Je reproduis ci-dessous les deux premières pages (et les dernières lignes de la conclusion) d’un article – roboratif ! – de Jacques Freyssinet, économiste du travail, publié cet automne dans  le dernier numéro de La Revue de l’IRES, l’institut de recherches économiques et sociales (lire ici).

Jacques Freyssinet décortique quatre moments de cette régulation interprofessionnelle autonome : l’accord d’orientation sur la modernisation des entreprises (1988-1989) ; le relevé de décisions du 28 février 1995 ; la refondation sociale (2000-2001) ; et le cycle pluriannuel de délibérations et de négociations (2011-2012).

Il interroge ensuite la capacité normative des organisations syndicales et patronales, leur légitimité et leur  représentativité pendant ces quatre séquences, puis, évidemment, examine le rôle de l’État pendant ces séquences (« Agenda paritaire autonome ou tripartisme ? » s’interroge-t-il…).

L’article est dense, car documenté et problématisé ; je vous invite à le lire sur le site Cairn (lire ici) ou sur le site de l’IRES (lire ici).

« L’accord national interprofessionnel (ANI) du 14 avril 2022 sur le paritarisme prévoit « la construction d’un agenda économique et social paritaire autonome ». Il s’agit pour les signataires de prendre leurs distances à l’égard d’un agenda social qui serait imposé par le gouvernement : « les organisations signataires conviennent d’instituer un espace de dialogue social permettant de faire, en temps réel, des points de situation économique et sociale, de confronter des points de vue, et d’anticiper un certain nombre de mutations ayant des conséquences notamment sur l’emploi et le travail, et de définir les chantiers ou négociations à ouvrir au niveau interprofessionnel ». Si l’adoption d’un agenda social par les organisations patronales et syndicales ne constitue pas un phénomène nouveau, les expériences antérieures étaient nées de conjonctures spécifiques ; elles étaient prévues pour une durée limitée. Pour la première fois est posé le principe d’un recours permanent à cette procédure. L’interprétation de cette évolution pose plusieurs questions partiellement interdépendantes.

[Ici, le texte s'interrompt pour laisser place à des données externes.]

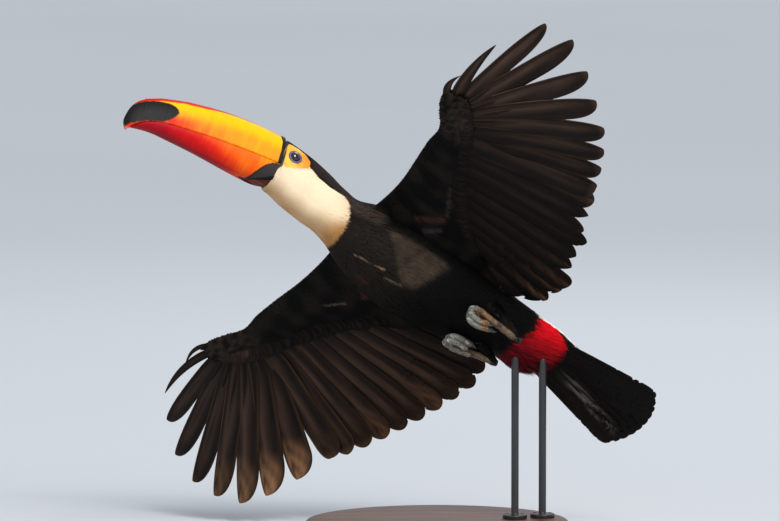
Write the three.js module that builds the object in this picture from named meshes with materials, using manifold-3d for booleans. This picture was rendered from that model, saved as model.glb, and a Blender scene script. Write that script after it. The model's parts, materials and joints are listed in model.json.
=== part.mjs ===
// A toco toucan in banked flight, life size, held by a plain display stand.
// Millimetres, +Z up, origin at the centre of the base's underside.
//
// The bird is built in a frame of its own: x forward, y to its left, z towards its back, with the
// origin on the trunk's axis between the shoulders. The head is built in a second frame, whose x
// runs along the bill. The bird's frame is then turned and set on the stand.
import * as THREE from "three";
import { mergeVertices } from "three/addons/utils/BufferGeometryUtils.js";
import Module from "manifold-3d";

const wasm = await Module();
wasm.setup();

// ---------------------------------------------------------------- driving dimensions
const SEAM = 0.3;                       // gap between pieces that meet

const HEADING = 194.1;                  // degrees about the vertical, from +X
const CLIMB = 33.9;                     // degrees, bill end up
const BANK = 50.7;                      // degrees, left wing up
const BIRD_ORIGIN = [-84, -25.5, 320.5];

const HEAD_ORIGIN = [113, 0, 14.4];     // middle of the bill's base, in the bird's frame
const HEAD_YAW = -8;                    // the head is held nearer to level than the body
const HEAD_PITCH = -6.7;
const HEAD_ROLL = -30.9;

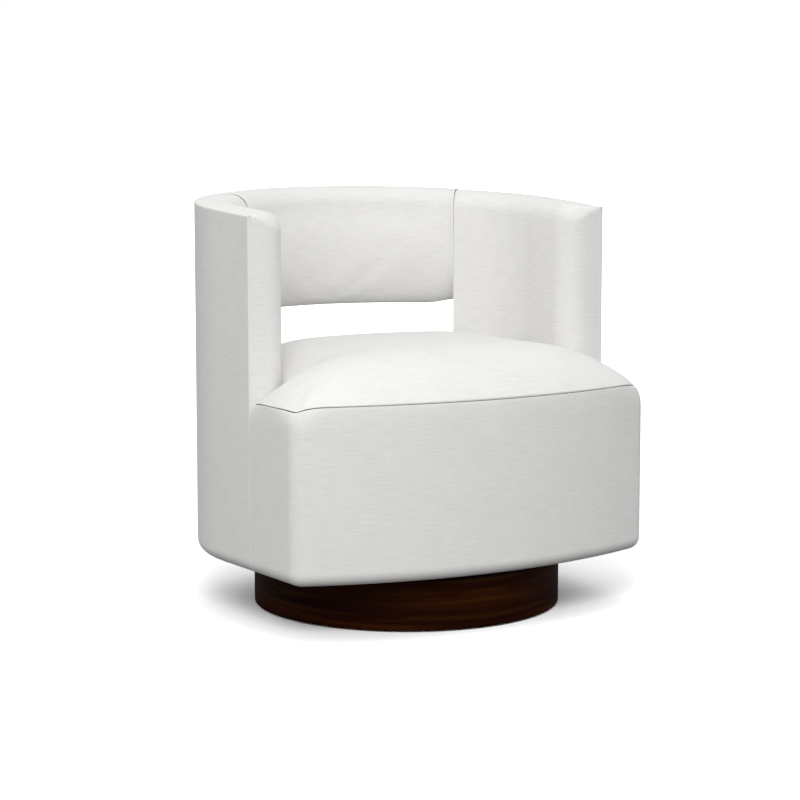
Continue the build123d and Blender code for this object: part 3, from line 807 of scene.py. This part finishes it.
def seam_edges(net, *edges):
    """Rounds a net's cloth in at its seams. Each edge is a side of the net: low or high, u or v."""
    turned = np.zeros(net.shape[:2])
    for edge in edges:
        axis = 0 if edge[0] == "u" else 1
        length = run_length(net, axis)
        if edge[1:] == "high":
            length = np.take(length, [-1], axis=axis) - length
        turned = np.maximum(turned, roll(length, seam_round))
    return net - normals(net) * turned[..., None]


def pad(name, net, layout, depth, seams, replaced, mirrored=False, hidden=None):
    """A padded panel of linen, rounded in at its seams and closed by its hidden side."""
    if hidden is None:
        net = seam_edges(net, *seams)
        hidden = net - normals(net) * depth
    if mirrored:
        net, hidden = net * (-1, 1, 1), hidden * (-1, 1, 1)
    points, faces, cloth = weld([net], [layout])
    backs = carried(points, [net], [hidden])
    if mirrored:
        faces = [face[::-1] for face in faces]
    form = close_form((points, faces, cloth), backs)
    made = make_piece(name, form, linen, "seat", "linen", *replaced)


def sweep(path, places, profiles):
    """The net along a path whose profiles, of insets and heights, are given for these places."""
    rows = []
    for s, profile in zip(places, profiles):
        inset, height = np.array(profile).T
        rows.append(np.column_stack([path(s, inset), height]))
    return np.array(rows)


def laid_flat(net, places):
    """A net's cloth laid flat, by its places along the path and its lengths across it."""
    return np.dstack([np.repeat(places[:, None], net.shape[1], 1), run_length(net, 1)])


rise = spread(1.0, 0.025, 0.0025, 0.02)


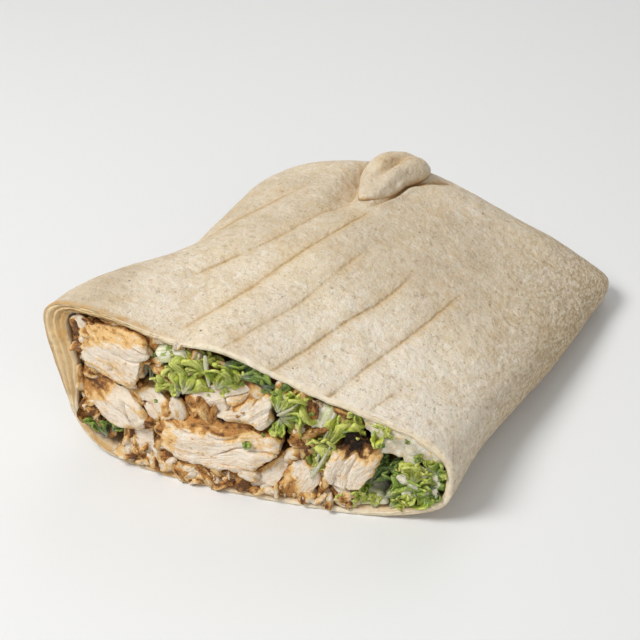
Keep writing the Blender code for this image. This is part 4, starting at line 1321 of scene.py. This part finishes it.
class WRAP_OT_romaine(bpy.types.Operator):
    """Frilly romaine leaves, thick ribs and thin ribs"""

    bl_idname = "wrap.romaine"
    bl_label = "Romaine"

    def execute(self, context):
        green, pale = leaf_finish(), rib_finish()
        for name in LEAVES:
            thickness(place(name + "_leaves", leaf_mesh(name), green, "romaine_leaf", name))
        for name in RIBS:
            place(name + "_piece", rib_mesh(name), pale, "romaine_rib", name)
        rng = random.Random(SCRAP_SEED)
        place("romaine_thin_ribs", rods_mesh(rng), pale, "romaine_rib")
        thickness(place("romaine_scraps", scraps_mesh(rng), green, "romaine_leaf"))
        return {"FINISHED"}


class WRAP_OT_dressing(bpy.types.Operator):
    """Creamy dressing and the filling behind the cut pieces"""

    bl_idname = "wrap.dressing"
    bl_label = "Dressing and packed filling"

    def execute(self, context):
        cream = cream_finish()
        place("dressing_smear", dressing_mesh(), cream, "creamy_dressing", "dressing")
        place("dressing_thin", sauce_mesh(), cream, "creamy_dressing")
        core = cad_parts["filling_core"]
        core.data.materials.clear()
        core.data.materials.append(packed_shade_finish())
        return {"FINISHED"}


class WRAP_OT_stage(bpy.types.Operator):
    """Plain pale floor, soft lights and the camera"""

    bl_idname = "wrap.stage"
    bl_label = "Stage"

    def execute(self, context):
        bm = bmesh.new()
        bmesh.ops.create_grid(bm, x_segments=1, y_segments=1, size=FLOOR_SIZE)
        plain = Finish("plain_floor", Base_Color=colours().floor, Roughness=0.5)
        floor = finished("floor", bm, plain.material)
        for name, at, size, watts in LIGHTS:
            data = bpy.data.lights.new(name, "AREA")
            data.shape, data.size, data.energy = "DISK", size, watts
            linked(name, data).matrix_world = aimed(at, LIGHTS_TO)
        world = bpy.data.worlds.new("studio")
        world.use_nodes = True
        sky = world.node_tree.nodes["Background"]
        sky.inputs["Color"].default_value = (1, 1, 1, 1)
        sky.inputs["Strength"].default_value = SKY
        context.scene.world = world
        context.scene.view_settings.view_transform = "Standard"
        data = bpy.data.cameras.new("camera")
        data.lens, data.sensor_width = LENS, SENSOR
        camera = linked("camera", data)
        camera.matrix_world = aimed(CAMERA_AT, CAMERA_TO)
        context.scene.camera = camera
        return {"FINISHED"}


def aimed(at, target):
    """Placement at a spot, looking at a target."""
    look = (Vector(target) - Vector(at)).to_track_quat("-Z", "Y")
    return Matrix.Translation(at) @ look.to_matrix().to_4x4()


def thickness(piece):
    """Give leaves their thickness."""
    wall = piece.modifiers.new("thickness", "SOLIDIFY")
    wall.thickness, wall.offset = sizes().leaf, 0


class WRAP_PT_panel(bpy.types.Panel):
    """Steps, sizes and colours of the wrap"""

    bl_idname = "WRAP_PT_panel"
    bl_label = "Chicken Wrap"
    bl_space_type = "VIEW_3D"
    bl_region_type = "UI"
    bl_category = "Wrap"

    def draw(self, context):
        for step in STEPS:
            self.layout.operator(step.bl_idname)
        for group in (context.scene.wrap_sizes, context.scene.wrap_colours):
            box = self.layout.box()
            for key in group.__annotations__:
                box.prop(group, key)


STEPS = (WRAP_OT_tortilla, WRAP_OT_chicken, WRAP_OT_romaine, WRAP_OT_dressing, WRAP_OT_stage)
CLASSES = (WrapSizes, WrapColours, *STEPS, WRAP_PT_panel)


def register():
    """Add the classes and the scene's properties."""
    for each in CLASSES:
        bpy.utils.register_class(each)
    bpy.types.Scene.wrap_sizes = bpy.props.PointerProperty(type=WrapSizes)
    bpy.types.Scene.wrap_colours = bpy.props.PointerProperty(type=WrapColours)


def unregister():
    """Take the classes and the scene's properties away."""
    del bpy.types.Scene.wrap_sizes, bpy.types.Scene.wrap_colours
    for each in reversed(CLASSES):
        bpy.utils.unregister_class(each)


def main():
    """Make every piece in order."""
    register()
    bpy.ops.wrap.tortilla()
    bpy.ops.wrap.chicken()
    bpy.ops.wrap.romaine()
    bpy.ops.wrap.dressing()
    bpy.ops.wrap.stage()
    bpy.context.view_layer.update()


if __name__ == "__main__":
    main()
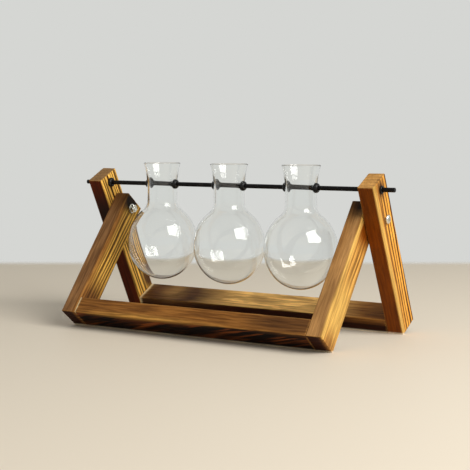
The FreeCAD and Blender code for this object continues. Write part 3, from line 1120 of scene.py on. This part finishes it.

En premier lieu, comment caractériser en référence à l’expérience historique la volonté des acteurs sociaux d’affirmer leur capacité normative ? Jean-Daniel Reynaud a consacré de nombreux écrits à l’analyse des rapports entre la règle et la régulation (principalement : Reynaud, 1989, 1995). La création des règles constitue un objet majeur des stratégies d’acteurs ; elles sont le produit de compromis, d’accommodations et d’équilibres provisoires entre groupes rivaux. La régulation est un processus de création, de transformation et de suppression des règles. Dès lors, se pose la question des relations de concours ou de conflit qui s’établissent entre différentes régulations. Tous les spécialistes ont souligné la domination historique exercée dès l’origine en France par l’État dans la production et la mise en œuvre des normes qui règlent les relations de travail.

Il serait naïf de se satisfaire d’une hypothèse de simple coexistence entre la régulation qu’exerce l’État et une régulation qu’opérerait la négociation interprofessionnelle dans le cadre d’un agenda social autonome. Les rapports entre ces deux types de régulation révèlent des configurations complexes et évolutives dont les expériences d’agenda social ne constituent que l’une des manifestations.

En second lieu, un autre enseignement de l’histoire de la négociation collective en France réside dans le caractère dominant longtemps accordé à la négociation de branche. Les accords paritaires interprofessionnels n’apparaissent qu’après la seconde guerre mondiale dans le champ limité de la protection sociale. Ils ne connaissent un essor qu’après 1968. Or, les relations avec les normes étatiques se posent dans des termes différents selon les niveaux de négociation. Le Code du travail définit les domaines de compétence respectifs de la négociation de branche ou d’entreprise ; il impose des obligations de négocier, mais, dans ce cadre, les négociateurs sont souverains pour fixer le contenu des accords dès lors qu’ils respectent l’ordre public social. La négociation inter- professionnelle couvre les mêmes domaines que le Code du travail et s’applique potentiellement sur le même champ ; il existe donc des rapports de concurrence ou de complémentarité entre les deux sources de production des normes de la relation d’emploi, c’est-à-dire entre une régulation impérative exercée par l’État et une régulation qu’assureraient de manière autonome les organisations interprofessionnelles représentatives.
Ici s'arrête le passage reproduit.